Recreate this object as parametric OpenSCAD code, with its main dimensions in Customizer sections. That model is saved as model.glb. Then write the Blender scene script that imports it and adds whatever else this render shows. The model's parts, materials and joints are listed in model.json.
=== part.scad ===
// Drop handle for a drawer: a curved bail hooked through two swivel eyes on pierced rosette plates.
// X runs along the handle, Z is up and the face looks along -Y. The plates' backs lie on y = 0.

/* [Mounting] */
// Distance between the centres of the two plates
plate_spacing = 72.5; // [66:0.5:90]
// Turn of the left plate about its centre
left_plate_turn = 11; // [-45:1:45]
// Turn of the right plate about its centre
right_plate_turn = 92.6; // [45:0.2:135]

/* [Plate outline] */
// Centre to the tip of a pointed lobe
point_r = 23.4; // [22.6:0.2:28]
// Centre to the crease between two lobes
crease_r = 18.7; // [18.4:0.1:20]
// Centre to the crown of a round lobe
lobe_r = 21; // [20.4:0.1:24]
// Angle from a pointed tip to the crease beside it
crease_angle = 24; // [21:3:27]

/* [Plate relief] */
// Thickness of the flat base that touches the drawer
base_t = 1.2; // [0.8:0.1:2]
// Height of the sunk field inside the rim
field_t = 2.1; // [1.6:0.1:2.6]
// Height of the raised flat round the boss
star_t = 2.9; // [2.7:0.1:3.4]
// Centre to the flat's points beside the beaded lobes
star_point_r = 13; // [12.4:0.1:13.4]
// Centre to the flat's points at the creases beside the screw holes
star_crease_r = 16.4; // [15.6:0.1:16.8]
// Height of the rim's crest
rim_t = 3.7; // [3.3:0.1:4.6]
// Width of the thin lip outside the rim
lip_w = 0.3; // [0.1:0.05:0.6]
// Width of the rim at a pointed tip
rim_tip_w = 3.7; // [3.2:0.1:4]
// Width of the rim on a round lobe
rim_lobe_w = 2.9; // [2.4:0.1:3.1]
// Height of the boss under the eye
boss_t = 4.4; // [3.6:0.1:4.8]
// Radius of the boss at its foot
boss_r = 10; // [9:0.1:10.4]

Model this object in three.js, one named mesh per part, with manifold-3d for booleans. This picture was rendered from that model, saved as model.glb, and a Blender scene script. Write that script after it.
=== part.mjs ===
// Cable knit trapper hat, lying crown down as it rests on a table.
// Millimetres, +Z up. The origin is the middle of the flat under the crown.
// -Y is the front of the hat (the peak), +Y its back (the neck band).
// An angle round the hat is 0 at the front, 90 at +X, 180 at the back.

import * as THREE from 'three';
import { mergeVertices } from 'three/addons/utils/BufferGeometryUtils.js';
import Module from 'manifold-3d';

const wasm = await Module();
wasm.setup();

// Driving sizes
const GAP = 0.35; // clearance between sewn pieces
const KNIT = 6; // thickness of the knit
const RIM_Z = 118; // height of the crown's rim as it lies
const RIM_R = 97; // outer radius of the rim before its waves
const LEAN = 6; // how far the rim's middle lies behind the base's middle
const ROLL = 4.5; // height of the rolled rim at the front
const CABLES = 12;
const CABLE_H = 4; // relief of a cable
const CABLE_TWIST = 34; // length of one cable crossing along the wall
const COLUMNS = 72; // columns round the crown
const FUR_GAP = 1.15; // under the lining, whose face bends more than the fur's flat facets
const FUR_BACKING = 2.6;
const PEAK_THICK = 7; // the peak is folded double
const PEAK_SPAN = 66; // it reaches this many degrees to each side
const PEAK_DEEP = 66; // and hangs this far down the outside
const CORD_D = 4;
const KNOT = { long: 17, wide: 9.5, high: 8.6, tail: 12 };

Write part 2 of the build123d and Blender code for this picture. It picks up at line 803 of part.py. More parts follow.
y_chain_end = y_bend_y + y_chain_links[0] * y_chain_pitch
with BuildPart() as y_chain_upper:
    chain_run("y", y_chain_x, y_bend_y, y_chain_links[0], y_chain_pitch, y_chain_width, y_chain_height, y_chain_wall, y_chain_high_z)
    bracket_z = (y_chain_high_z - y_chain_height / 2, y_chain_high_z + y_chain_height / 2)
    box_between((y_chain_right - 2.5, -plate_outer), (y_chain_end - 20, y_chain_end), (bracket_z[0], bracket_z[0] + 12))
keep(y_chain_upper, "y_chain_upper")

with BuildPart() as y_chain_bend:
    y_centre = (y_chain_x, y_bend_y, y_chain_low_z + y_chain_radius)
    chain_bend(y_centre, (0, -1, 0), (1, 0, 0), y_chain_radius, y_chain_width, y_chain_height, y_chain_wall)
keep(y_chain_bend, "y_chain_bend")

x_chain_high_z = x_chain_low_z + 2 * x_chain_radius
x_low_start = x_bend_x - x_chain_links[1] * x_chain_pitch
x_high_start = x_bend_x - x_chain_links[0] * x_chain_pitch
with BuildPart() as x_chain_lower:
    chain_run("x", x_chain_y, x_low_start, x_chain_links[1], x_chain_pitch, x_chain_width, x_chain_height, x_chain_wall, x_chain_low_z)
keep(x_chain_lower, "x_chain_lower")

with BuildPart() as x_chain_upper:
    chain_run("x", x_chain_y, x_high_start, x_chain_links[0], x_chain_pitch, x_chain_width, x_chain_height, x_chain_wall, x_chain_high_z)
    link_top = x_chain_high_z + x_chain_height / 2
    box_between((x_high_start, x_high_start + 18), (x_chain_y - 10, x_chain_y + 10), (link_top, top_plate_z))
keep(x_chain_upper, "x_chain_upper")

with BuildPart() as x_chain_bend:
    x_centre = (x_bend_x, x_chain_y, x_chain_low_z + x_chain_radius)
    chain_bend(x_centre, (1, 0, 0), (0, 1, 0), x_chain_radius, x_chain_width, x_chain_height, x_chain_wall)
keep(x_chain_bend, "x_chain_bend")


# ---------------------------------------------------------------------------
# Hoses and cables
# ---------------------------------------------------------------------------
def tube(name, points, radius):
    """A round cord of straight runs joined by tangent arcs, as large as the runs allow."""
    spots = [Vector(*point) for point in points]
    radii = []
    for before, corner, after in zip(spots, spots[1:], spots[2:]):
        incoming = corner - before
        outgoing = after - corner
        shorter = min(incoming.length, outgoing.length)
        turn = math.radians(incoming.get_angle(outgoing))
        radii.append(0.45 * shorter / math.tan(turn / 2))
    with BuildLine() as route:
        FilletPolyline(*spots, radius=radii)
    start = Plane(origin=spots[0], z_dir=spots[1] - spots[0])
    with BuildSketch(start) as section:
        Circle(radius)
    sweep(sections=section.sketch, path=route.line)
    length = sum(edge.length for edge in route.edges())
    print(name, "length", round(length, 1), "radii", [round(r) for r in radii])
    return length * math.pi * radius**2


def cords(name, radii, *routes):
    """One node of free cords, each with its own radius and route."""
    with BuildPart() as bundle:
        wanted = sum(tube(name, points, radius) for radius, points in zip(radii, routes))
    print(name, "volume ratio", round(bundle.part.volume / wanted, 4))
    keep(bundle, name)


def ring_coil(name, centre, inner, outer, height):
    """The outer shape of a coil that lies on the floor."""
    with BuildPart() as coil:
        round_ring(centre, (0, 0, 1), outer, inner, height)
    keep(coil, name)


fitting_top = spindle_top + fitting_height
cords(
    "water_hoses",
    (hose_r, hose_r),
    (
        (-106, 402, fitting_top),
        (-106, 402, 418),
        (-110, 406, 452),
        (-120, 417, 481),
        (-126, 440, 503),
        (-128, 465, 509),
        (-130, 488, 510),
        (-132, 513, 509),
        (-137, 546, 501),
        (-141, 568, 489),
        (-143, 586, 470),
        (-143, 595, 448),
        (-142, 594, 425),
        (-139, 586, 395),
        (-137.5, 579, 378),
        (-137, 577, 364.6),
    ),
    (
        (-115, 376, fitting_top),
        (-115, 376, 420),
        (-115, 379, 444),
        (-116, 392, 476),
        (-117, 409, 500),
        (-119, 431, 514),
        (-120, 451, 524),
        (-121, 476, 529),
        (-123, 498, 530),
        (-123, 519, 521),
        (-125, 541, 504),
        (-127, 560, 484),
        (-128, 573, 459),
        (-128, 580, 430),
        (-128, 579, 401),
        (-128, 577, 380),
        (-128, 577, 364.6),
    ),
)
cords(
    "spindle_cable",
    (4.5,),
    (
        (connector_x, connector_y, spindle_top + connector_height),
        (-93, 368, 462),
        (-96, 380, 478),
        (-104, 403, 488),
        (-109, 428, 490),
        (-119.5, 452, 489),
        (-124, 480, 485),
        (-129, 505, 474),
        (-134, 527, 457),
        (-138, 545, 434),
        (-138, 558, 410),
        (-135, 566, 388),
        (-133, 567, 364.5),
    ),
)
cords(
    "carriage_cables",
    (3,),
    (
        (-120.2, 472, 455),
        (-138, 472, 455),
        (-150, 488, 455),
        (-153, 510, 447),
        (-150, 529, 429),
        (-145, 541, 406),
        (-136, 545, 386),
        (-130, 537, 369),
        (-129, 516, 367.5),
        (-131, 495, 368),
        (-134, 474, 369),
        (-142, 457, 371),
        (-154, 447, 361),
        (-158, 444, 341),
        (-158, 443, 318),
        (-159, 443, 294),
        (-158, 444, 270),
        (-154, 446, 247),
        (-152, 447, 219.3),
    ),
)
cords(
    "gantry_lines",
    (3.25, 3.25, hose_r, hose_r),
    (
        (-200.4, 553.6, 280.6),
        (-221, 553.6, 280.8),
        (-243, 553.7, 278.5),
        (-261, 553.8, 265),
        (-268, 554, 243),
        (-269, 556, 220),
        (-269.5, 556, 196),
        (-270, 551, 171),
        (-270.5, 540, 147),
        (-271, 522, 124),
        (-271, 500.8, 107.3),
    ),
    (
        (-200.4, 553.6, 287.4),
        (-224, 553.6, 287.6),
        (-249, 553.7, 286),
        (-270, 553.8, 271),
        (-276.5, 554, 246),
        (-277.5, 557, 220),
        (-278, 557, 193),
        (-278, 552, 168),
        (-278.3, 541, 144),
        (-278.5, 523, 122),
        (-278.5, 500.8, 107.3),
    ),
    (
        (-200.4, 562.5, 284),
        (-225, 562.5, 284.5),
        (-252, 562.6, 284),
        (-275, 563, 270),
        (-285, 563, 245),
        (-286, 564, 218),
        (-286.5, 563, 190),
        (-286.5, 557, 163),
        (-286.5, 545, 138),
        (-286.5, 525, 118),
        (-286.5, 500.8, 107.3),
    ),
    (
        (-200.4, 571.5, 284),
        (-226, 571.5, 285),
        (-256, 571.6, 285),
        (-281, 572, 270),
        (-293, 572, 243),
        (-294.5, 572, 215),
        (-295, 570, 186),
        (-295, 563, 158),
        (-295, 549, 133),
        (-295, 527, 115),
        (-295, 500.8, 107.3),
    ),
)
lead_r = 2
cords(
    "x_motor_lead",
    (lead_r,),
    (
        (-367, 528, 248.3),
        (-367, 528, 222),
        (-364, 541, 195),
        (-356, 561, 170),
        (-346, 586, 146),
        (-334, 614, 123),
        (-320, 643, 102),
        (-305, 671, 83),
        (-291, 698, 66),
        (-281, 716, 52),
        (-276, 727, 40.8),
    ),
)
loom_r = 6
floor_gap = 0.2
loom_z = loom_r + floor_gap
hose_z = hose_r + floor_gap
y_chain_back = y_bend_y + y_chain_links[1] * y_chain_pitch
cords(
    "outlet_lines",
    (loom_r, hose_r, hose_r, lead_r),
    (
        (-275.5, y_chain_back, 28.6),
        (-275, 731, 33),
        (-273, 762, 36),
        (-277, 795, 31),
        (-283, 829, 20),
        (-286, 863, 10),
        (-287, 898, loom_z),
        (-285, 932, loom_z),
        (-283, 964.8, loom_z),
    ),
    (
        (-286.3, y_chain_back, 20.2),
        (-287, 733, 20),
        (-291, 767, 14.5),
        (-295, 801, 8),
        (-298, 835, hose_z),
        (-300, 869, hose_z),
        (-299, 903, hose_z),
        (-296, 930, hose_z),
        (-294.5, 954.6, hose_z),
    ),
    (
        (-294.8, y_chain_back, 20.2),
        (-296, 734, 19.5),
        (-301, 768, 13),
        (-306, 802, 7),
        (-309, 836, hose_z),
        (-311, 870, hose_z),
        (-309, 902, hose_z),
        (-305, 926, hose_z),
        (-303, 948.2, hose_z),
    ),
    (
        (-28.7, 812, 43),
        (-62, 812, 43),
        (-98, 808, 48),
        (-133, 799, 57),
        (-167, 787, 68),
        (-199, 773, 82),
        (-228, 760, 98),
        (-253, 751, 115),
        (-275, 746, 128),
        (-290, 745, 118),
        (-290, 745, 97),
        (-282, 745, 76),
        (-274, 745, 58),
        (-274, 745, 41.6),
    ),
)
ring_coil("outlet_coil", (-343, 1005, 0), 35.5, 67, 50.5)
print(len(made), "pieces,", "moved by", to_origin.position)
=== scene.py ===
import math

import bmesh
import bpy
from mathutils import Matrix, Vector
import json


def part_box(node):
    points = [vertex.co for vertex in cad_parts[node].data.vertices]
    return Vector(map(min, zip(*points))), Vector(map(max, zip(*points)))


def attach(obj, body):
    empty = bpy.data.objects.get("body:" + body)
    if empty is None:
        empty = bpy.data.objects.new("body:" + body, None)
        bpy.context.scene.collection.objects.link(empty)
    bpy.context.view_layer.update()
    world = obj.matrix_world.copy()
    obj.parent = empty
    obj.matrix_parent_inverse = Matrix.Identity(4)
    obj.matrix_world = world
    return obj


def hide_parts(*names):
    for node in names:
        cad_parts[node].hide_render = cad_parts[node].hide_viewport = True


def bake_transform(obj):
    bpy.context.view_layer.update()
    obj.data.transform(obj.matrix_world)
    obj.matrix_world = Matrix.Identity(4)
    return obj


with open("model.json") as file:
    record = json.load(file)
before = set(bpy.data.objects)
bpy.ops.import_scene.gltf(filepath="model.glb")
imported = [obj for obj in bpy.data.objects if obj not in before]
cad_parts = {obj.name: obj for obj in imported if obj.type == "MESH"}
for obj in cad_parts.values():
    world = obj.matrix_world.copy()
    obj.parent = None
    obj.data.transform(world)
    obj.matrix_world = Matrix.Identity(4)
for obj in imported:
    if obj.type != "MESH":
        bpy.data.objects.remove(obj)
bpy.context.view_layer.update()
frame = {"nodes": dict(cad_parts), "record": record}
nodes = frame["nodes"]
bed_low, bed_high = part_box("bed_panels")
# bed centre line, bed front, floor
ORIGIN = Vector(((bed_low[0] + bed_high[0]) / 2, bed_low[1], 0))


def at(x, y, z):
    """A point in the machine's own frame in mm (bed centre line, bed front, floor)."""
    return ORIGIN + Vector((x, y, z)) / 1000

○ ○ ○

What the exercise asks: Through the last line of the entries above, beginning at the line containing "obj.parent = empty", transcribe each line exactly, both ends included and nothing more.

Result of this task:
    obj.parent = empty
    obj.matrix_parent_inverse = Matrix.Identity(4)
    obj.matrix_world = world
    return obj


def hide_parts(*names):
    for node in names:
        cad_parts[node].hide_render = cad_parts[node].hide_viewport = True


def bake_transform(obj):
    bpy.context.view_layer.update()
    obj.data.transform(obj.matrix_world)
    obj.matrix_world = Matrix.Identity(4)
    return obj


with open("model.json") as file:
    record = json.load(file)
before = set(bpy.data.objects)
bpy.ops.import_scene.gltf(filepath="model.glb")
imported = [obj for obj in bpy.data.objects if obj not in before]
cad_parts = {obj.name: obj for obj in imported if obj.type == "MESH"}
for obj in cad_parts.values():
    world = obj.matrix_world.copy()
    obj.parent = None
    obj.data.transform(world)
    obj.matrix_world = Matrix.Identity(4)
for obj in imported:
    if obj.type != "MESH":
        bpy.data.objects.remove(obj)
bpy.context.view_layer.update()
frame = {"nodes": dict(cad_parts), "record": record}
nodes = frame["nodes"]
bed_low, bed_high = part_box("bed_panels")
# bed centre line, bed front, floor
ORIGIN = Vector(((bed_low[0] + bed_high[0]) / 2, bed_low[1], 0))


def at(x, y, z):
    """A point in the machine's own frame in mm (bed centre line, bed front, floor)."""
    return ORIGIN + Vector((x, y, z)) / 1000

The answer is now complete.